I didn't really know what to do. Finally, we were out of our closets, but locked in the separateness of our circumstances. Whenever I called Danny, the best I could offer him were platitudes about how time changes people and that he should stay strong.

It was now safe to tell my parents about my best friend too. They were both blown away by his sexuality. My dad was driving when I told him and he almost crashed into the divider. My mom started crying when I told her about Danny's struggles with his parents.

Watching my parents give Danny the Hallmark moment I desperately craved surprisingly made me less jealous. I went into my coming-out process wanting screams, golden reality-show moments, and a story of two best friends making it together. What I got was the same life with acceptance from those who loved me, and a best friend who was hurting pretty badly, but of whom I was still jealous. I had found a dark side of coming out when I got caught up in a process that requires you to examine yourself almost obsessively — studying your personality, what you mean to others, and what sex means to you — and turned that into extreme selfishness.

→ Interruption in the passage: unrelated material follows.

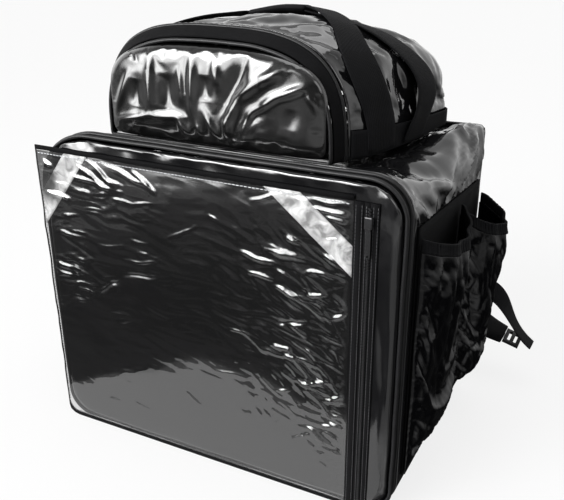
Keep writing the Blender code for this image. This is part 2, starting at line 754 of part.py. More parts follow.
def make_pull(middle, slider_back, slider_low):
    """Tab that hangs from the slider over the coil, with a hole near its round end."""
    half = PULL_WIDTH / 2
    top = slider_low - GAP
    low = top - PULL_LENGTH
    body = [
        (middle - half, top - half),
        (middle - half / 2, top),
        (middle + half / 2, top),
        (middle + half, top - half),
    ]
    tip = arc((middle, low + half), half, 0, -180, 8)
    outline = list(reversed(body + tip))
    rings = [at(slider_back - PULL_THICKNESS, outline), at(slider_back, outline)]
    pull = add_object("window_zip_pull", solid(rings), ZIP_METAL)
    bm = bmesh.new()
    place = Matrix.Translation((middle, slider_back, low + half))
    turned = place @ Matrix.Rotation(math.radians(90), 4, "X")
    bmesh.ops.create_cone(
        bm, cap_ends=True, segments=8, radius1=PULL_HOLE_RADIUS, radius2=PULL_HOLE_RADIUS,
        depth=PULL_WIDTH, matrix=turned,
    )
    cutter = add_object("pull_hole_cutter", bm, ZIP_METAL)
    BAG.objects.unlink(cutter)
    CUTTERS.objects.link(cutter)
    cutter.hide_render = True
    cutter.display_type = "WIRE"
    hole = pull.modifiers.new("hole", "BOOLEAN")
    hole.operation = "DIFFERENCE"
    hole.solver = "EXACT"
    hole.object = cutter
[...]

I couldn't really help Danny come out, and he couldn't help me. Seeing how our experiences diverged made me realize I shouldn't be comparing myself to him in the first place. My jealousy was completely misplaced. You can only come out for yourself, and although some part of me wishes we had done it together, I don't think it would've even been possible. To really come out of the closet and accept myself, I needed some blinders and a dose of reality. Thank god I didn't have a best friend to lean on.